Instructions for the task:
Copy out all of the data exactly as it appears.

Dataset content:
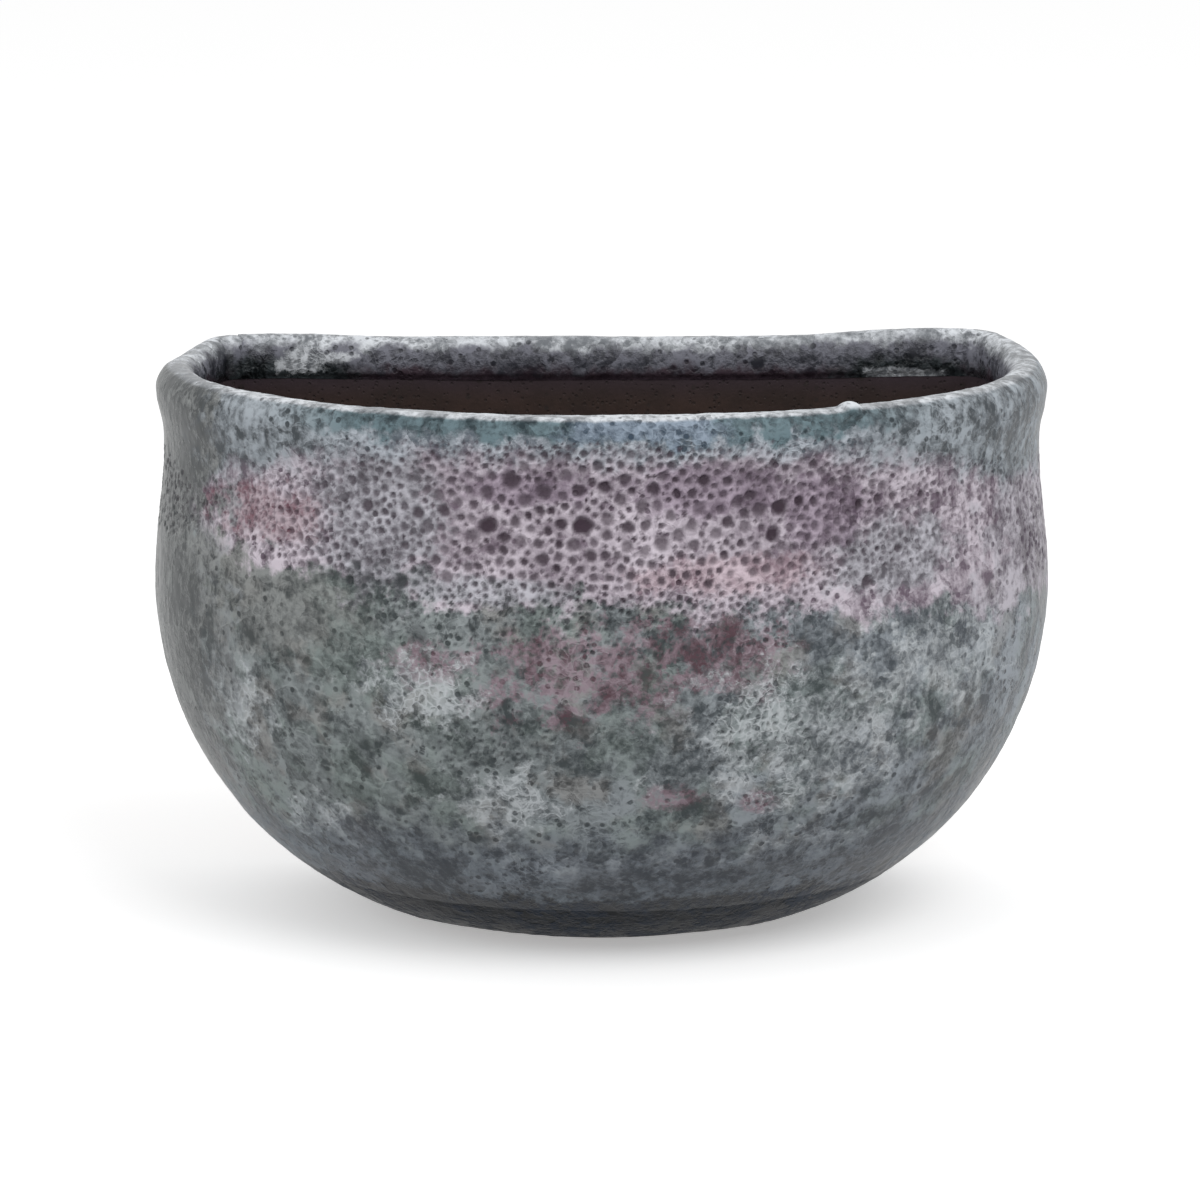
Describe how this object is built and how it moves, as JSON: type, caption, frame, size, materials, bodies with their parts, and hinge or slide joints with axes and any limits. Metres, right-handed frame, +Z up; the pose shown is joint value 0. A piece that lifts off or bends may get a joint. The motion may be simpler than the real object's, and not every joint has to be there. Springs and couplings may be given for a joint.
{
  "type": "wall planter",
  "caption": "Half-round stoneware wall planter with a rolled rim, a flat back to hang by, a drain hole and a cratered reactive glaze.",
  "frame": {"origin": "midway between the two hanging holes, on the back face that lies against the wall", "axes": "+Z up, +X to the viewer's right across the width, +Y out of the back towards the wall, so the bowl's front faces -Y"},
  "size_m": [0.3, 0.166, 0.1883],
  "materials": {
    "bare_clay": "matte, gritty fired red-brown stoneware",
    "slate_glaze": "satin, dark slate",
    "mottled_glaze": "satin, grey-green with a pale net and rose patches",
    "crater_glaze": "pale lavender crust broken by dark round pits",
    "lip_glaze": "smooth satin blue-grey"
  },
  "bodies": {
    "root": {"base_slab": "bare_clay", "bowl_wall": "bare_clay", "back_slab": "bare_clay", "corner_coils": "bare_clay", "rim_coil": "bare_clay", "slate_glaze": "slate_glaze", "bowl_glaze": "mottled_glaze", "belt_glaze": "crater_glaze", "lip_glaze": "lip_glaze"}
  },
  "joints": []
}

Expected answer:
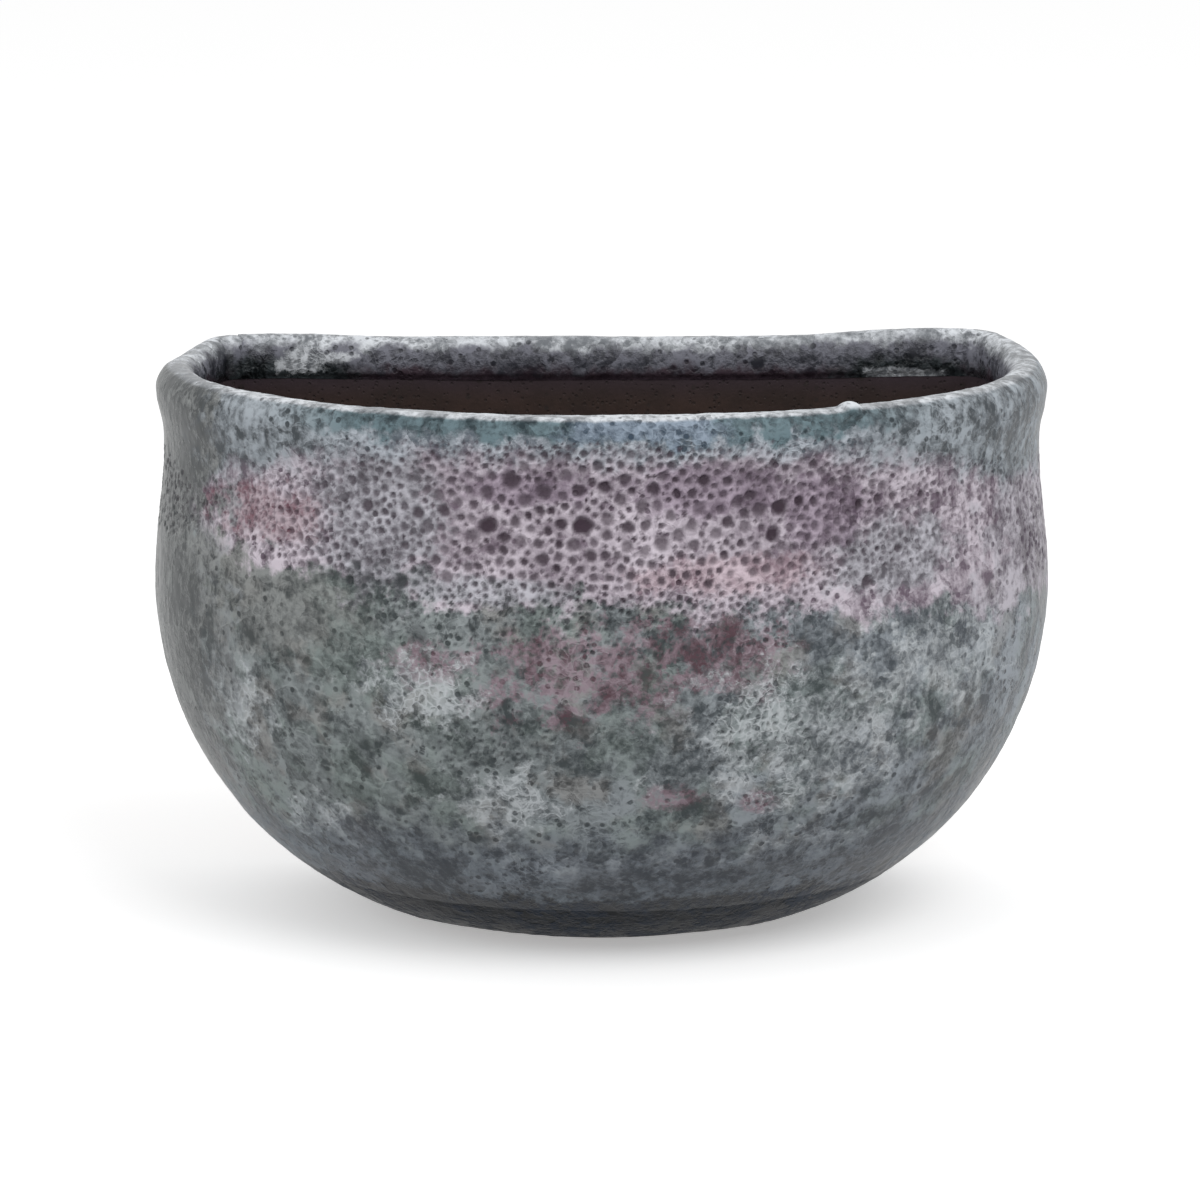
Describe how this object is built and how it moves, as JSON: type, caption, frame, size, materials, bodies with their parts, and hinge or slide joints with axes and any limits. Metres, right-handed frame, +Z up; the pose shown is joint value 0. A piece that lifts off or bends may get a joint. The motion may be simpler than the real object's, and not every joint has to be there. Springs and couplings may be given for a joint.
{
  "type": "wall planter",
  "caption": "Half-round stoneware wall planter with a rolled rim, a flat back to hang by, a drain hole and a cratered reactive glaze.",
  "frame": {"origin": "midway between the two hanging holes, on the back face that lies against the wall", "axes": "+Z up, +X to the viewer's right across the width, +Y out of the back towards the wall, so the bowl's front faces -Y"},
  "size_m": [0.3, 0.166, 0.1883],
  "materials": {
    "bare_clay": "matte, gritty fired red-brown stoneware",
    "slate_glaze": "satin, dark slate",
    "mottled_glaze": "satin, grey-green with a pale net and rose patches",
    "crater_glaze": "pale lavender crust broken by dark round pits",
    "lip_glaze": "smooth satin blue-grey"
  },
  "bodies": {
    "root": {"base_slab": "bare_clay", "bowl_wall": "bare_clay", "back_slab": "bare_clay", "corner_coils": "bare_clay", "rim_coil": "bare_clay", "slate_glaze": "slate_glaze", "bowl_glaze": "mottled_glaze", "belt_glaze": "crater_glaze", "lip_glaze": "lip_glaze"}
  },
  "joints": []
}